I just bought this router and
I just bought this router and personally like it except tha it can share locally the USB storage to a maximum 5 clients pc. Or am I missing something? please help. thanks.
I just got the RT-N66U v.b1.
I just got the RT-N66U v.b1. This is an awesome router. The print server was the easiest set up I have ever had. My previous router started to have glitches through the switch so I replaced it with this one. I have never paid anything in the $200 range for a router before….but boy am I glad I did.
The web interface is fantastic! The Quick Set up was easy to follow and intuitive.
I did some product review before purchasing and decided to stay away from any of the routers that were AC (RT-AC66U)due to the lack of standards and available devices. This router was, in my opinion, the “best of the best” and affordable. I’m a little concerned about the heat management of the device as it does seem to run very warm. It does come with a 2 year warranty, so I would hope heat management was considered. I really think some type of small internal fan would have been a good idea.

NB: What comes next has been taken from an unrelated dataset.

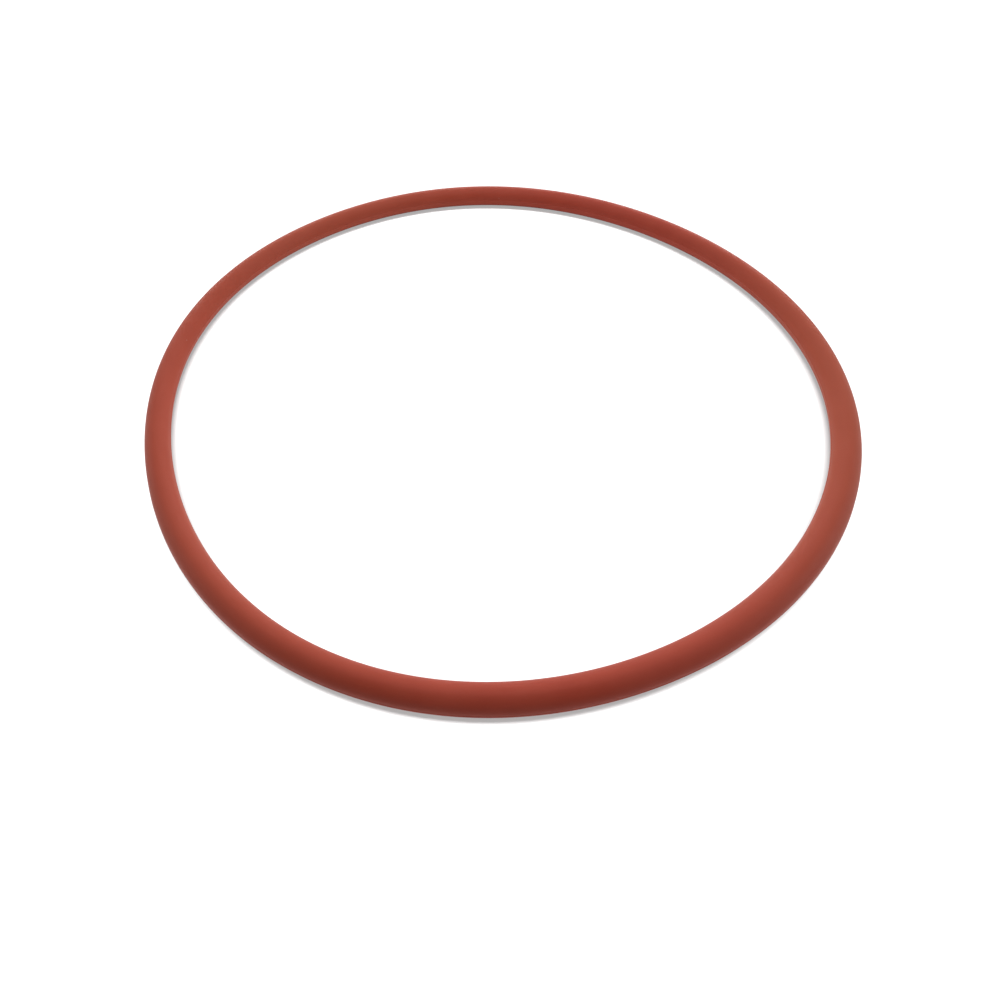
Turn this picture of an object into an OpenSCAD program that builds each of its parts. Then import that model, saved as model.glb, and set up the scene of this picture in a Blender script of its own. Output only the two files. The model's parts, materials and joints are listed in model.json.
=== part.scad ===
// Silicone O-ring: one moulded ring of round section, lying flat.
// The origin is the centre of the ring, in the plane of its parting line, with +Z along its axis.
// Lengths are in millimetres.

/* [Ring] */
// Inside diameter of the free ring, measured over the round section
inside_d = 94.84; // [40:0.01:200]
// Diameter of the round section
section_d = 3.53; // [1.5:0.01:9]

/* [Parting line] */
// Height that the trimmed line keeps above the round section, at the bore and at the rim
line_h = 0.05; // [0.02:0.01:0.08]
// Radius worn on the edges of the two mould halves, which leaves the flanks of the line concave
edge_r = 0.2; // [0.1:0.05:0.4]

/* [Hidden] */
silicone_red = [0.65, 0.31, 0.25];
section_r = section_d / 2;
// Radius of the circle that the centre of the section runs on
ring_r = (inside_d + section_d) / 2;
// Depth that each worn edge is let into the section, so that the two arcs cross and don't just touch
edge_bite = 0.005;
// Distance from the centre of the section to the centre of a worn edge, and its part along the line
edge_reach = section_r + edge_r - edge_bite;
edge_x = sqrt(edge_reach ^ 2 - edge_r ^ 2);
// Place on the round section where a worn edge bites deepest
foot_x = edge_x * section_r / edge_reach;
foot_z = edge_r * section_r / edge_reach;
revolve_fn = 240;
section_fn = 96;

// One line of the parting plane, on the +X side of the section: the rubber left between the worn
// edges of the two mould halves, trimmed to its height
module parting_line() {
    difference() {
        translate([foot_x / 2, -foot_z])
            square([section_r + line_h - foot_x / 2, 2 * foot_z]);
        for (half = [-1, 1])
            translate([edge_x, half * edge_r])
                circle(r = edge_r, $fn = section_fn);
    }
}

// The moulded section: a round with the parting line at the bore side and at the rim side
module section() {
    circle(d = section_d, $fn = section_fn);
    parting_line();
    mirror([1, 0])
        parting_line();
}

module o_ring() {
    color(silicone_red)
        rotate_extrude($fn = revolve_fn)
            translate([ring_r, 0])
                section();
}

o_ring();
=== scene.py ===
# %% [markdown]
# # A red silicone O-ring on a white table
# The object is one soft ring of round section, moulded in one piece. In this lesson it is built as
# a fine mesh around the fixed model of the part, and then it gets its skin, its table, its light
# and its camera. Every size is in metres, and the ring lies flat with its axis along Z.

# %% Load the frame and measure it
import json
import math

import bpy
import numpy as np
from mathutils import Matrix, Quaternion, Vector


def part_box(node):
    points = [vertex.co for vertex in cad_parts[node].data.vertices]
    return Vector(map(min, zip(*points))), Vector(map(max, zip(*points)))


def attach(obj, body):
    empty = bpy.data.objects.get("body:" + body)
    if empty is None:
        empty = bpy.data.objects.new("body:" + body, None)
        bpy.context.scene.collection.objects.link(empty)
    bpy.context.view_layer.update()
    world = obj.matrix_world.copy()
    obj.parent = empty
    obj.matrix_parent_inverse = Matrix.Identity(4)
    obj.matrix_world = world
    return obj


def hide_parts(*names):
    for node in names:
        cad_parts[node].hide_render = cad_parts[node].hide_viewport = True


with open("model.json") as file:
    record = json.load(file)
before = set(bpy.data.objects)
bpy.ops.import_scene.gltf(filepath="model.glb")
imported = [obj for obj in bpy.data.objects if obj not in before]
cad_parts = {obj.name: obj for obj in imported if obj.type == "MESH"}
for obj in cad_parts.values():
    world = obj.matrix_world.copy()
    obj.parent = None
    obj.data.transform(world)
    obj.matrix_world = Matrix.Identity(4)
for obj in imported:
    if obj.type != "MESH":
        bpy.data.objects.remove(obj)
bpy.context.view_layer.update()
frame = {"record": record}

# %% [markdown]
# The ring is known by three sizes: the circle that its section runs on, the section itself, and
# the height of the parting line, which is the thin ridge that two mould halves leave at the bore
# and at the rim. They could be typed in again, but a copied size goes stale. The record gives the
# radius of both ridges and the box gives the height of the section, so all three come from there.

# %% Read the ring's own sizes from the frame
MM = 0.001

ridge_r = {m["name"]: m["dims"]["r_mm"] * MM for m in frame["record"]["mounts"]}
ring_low, ring_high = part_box("o_ring")
ring_r = (ridge_r["bore"] + ridge_r["rim"]) / 2
section_r = (ring_high.z - ring_low.z) / 2
line_h = ridge_r["rim"] - ring_r - section_r
table_z = ring_low.z
print(f"ring {ring_r / MM:.3f} mm, section {section_r / MM:.3f} mm, line {line_h / MM:.3f} mm")

# %% [markdown]
# A camera close to a ring makes its near side much thicker than its far side, and that is half of
# the likeness here. So the camera is set first: a wide 24 mm lens, a hand's breadth from the ring
# and 44 degrees above it. Its numbers were fitted to both outlines of the ring in the picture. The
# frame is a crop of a wider one, which is what the small lens shift stands for, because turning the
# camera instead would change how the sides taper.

# %% Set up the camera
camera_at = Vector((0.0, -73.40, 70.47)) * MM
aim_at = Vector((-8.14, -15.03, 0.0)) * MM
camera_roll = math.radians(-4.08)

camera_data = bpy.data.cameras.new("camera")
camera_data.sensor_width = 36.0
camera_data.lens = 24.0
camera_data.shift_x = 0.0760
camera_data.shift_y = -0.0564
camera_data.clip_start = 1 * MM
camera_data.clip_end = 10.0
camera = bpy.data.objects.new("camera", camera_data)
bpy.context.scene.collection.objects.link(camera)
camera.location = camera_at
camera.rotation_mode = "QUATERNION"
level_look = (aim_at - camera_at).to_track_quat("-Z", "Y")
camera.rotation_quaternion = level_look @ Quaternion((0, 0, 1), camera_roll)
bpy.context.scene.camera = camera
camera_rise = math.degrees(math.atan2(camera_at.z, -camera_at.y))
print(f"the camera stands {camera_at.length / MM:.0f} mm off, {camera_rise:.0f} degrees up")

# %% [markdown]
# A soft ring never lies as a perfect circle: it keeps a little of the shape that it was stored in.
# The lay is written as three slow waves in its radius, with three, four and five lobes, none of
# them over 0.4 mm. Their swings and places were fitted to the outlines in the picture, too. Pushing
# points about by hand would dent the section, so each place on the ring's centre line is moved
# first, and the section is then set square to that line.

# %% Lay the centre line
STATIONS = 640
LAY = (
    (3, 0.392 * MM, math.radians(4.7)),
    (4, 0.212 * MM, math.radians(-12.5)),
    (5, 0.082 * MM, math.radians(24.3)),
)

turn = np.arange(STATIONS) * 2 * np.pi / STATIONS
laid_r = np.full(STATIONS, ring_r)
laid_slope = np.zeros(STATIONS)
for lobes, swing, first_lobe in LAY:
    laid_r += swing * np.cos(lobes * (turn - first_lobe))
    laid_slope -= lobes * swing * np.sin(lobes * (turn - first_lobe))

spoke = np.stack([np.cos(turn), np.sin(turn)], axis=1)
tangent = np.stack([-np.sin(turn), np.cos(turn)], axis=1)
along = laid_slope[:, None] * spoke + laid_r[:, None] * tangent
along /= np.linalg.norm(along, axis=1)[:, None]
outward = np.stack([along[:, 1], -along[:, 0]], axis=1)
centre_line = laid_r[:, None] * spoke
print(f"the lay moves the ring by {abs(laid_r - ring_r).max() / MM:.2f} mm at most")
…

Anyway, If anyone were to ask me about which wireless router to buy, this would be my first recommendation. Thumbs up to ASUS.
hi can you test the ASUS
hi can you test the ASUS RT-N66U agents de new apple airport extreme from june 10:th???
please do I would like to know wish is the best for a big house with 4 stories and every floor is 10 by 9 meters.
Is there any way to setup a
Is there any way to setup a USB drive connected to the ASUS RT-N66U so that it appears to computers on the same network as a mounted drive with a drive letter? The idea is to use the USB drive as a network file share and also as network backup device. It doesn’t look like the ftp or the media server options do that, but it’s tantalizingly close. Any ideas you have are appreciated.
Please ignore my question
Please ignore my question about mapping a drive letter for backup purposes. Got it going now.
Which DDNS-services does the
Which DDNS-services does the router support? I can not find any picture of an opened popup “Server”, where i could see the different entries.
Is there also one offering to use a custom DDNS-service?